Extract, without alteration, each line from the start of the listing to the line bearing "Vector = FreeCAD.Vector".
— start of Source excerpt —
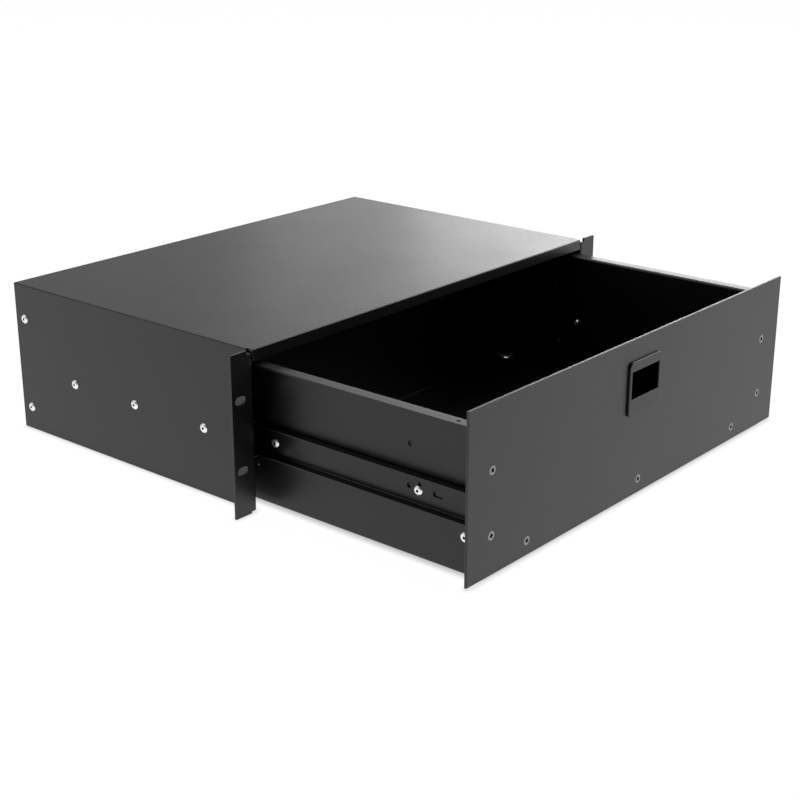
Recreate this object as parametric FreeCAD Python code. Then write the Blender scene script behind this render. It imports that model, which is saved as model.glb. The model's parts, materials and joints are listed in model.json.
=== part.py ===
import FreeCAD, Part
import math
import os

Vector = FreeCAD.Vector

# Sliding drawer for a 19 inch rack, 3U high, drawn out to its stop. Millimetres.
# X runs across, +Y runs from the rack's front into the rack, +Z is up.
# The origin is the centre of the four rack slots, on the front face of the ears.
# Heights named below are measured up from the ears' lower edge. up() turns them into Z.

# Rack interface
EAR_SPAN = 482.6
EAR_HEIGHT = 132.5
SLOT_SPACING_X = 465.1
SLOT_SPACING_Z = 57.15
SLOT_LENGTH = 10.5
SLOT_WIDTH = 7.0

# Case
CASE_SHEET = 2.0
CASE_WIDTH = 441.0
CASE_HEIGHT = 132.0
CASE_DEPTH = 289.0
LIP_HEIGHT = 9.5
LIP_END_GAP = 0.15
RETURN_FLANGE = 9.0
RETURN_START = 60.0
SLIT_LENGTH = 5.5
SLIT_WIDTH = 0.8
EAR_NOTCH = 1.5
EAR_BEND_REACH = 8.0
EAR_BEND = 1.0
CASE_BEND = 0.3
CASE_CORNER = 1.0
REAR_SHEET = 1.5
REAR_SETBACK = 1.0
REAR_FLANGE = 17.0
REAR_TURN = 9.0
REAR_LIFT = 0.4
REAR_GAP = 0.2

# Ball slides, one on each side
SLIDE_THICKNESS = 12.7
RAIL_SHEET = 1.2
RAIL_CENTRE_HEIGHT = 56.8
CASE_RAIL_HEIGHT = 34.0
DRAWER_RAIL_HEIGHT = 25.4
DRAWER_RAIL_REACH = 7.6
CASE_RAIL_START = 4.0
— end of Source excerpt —
§ **Exercise answer**:
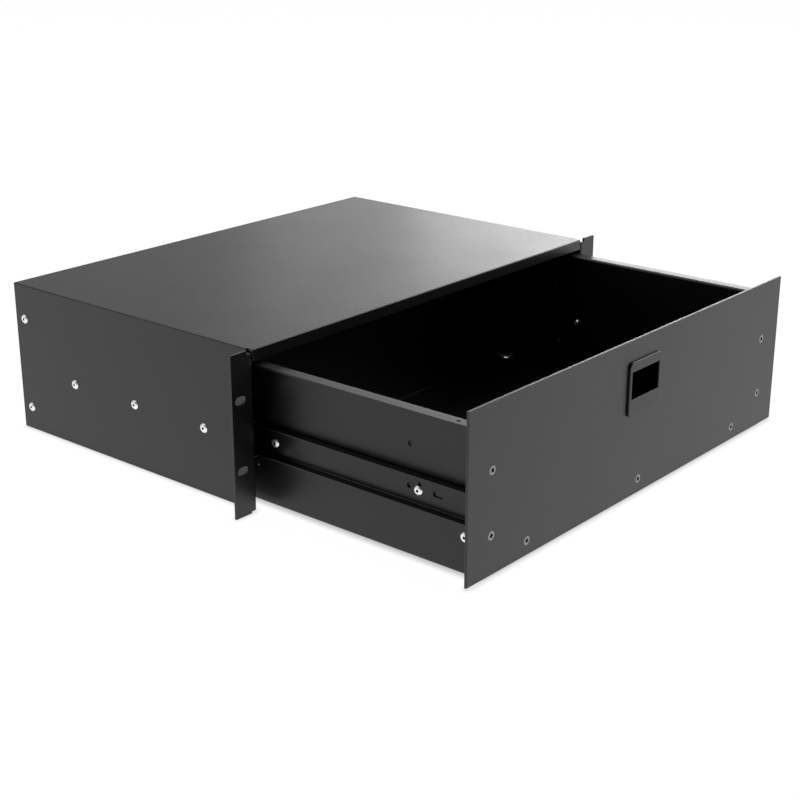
Recreate this object as parametric FreeCAD Python code. Then write the Blender scene script behind this render. It imports that model, which is saved as model.glb. The model's parts, materials and joints are listed in model.json.
=== part.py ===
import FreeCAD, Part
import math
import os

Vector = FreeCAD.Vector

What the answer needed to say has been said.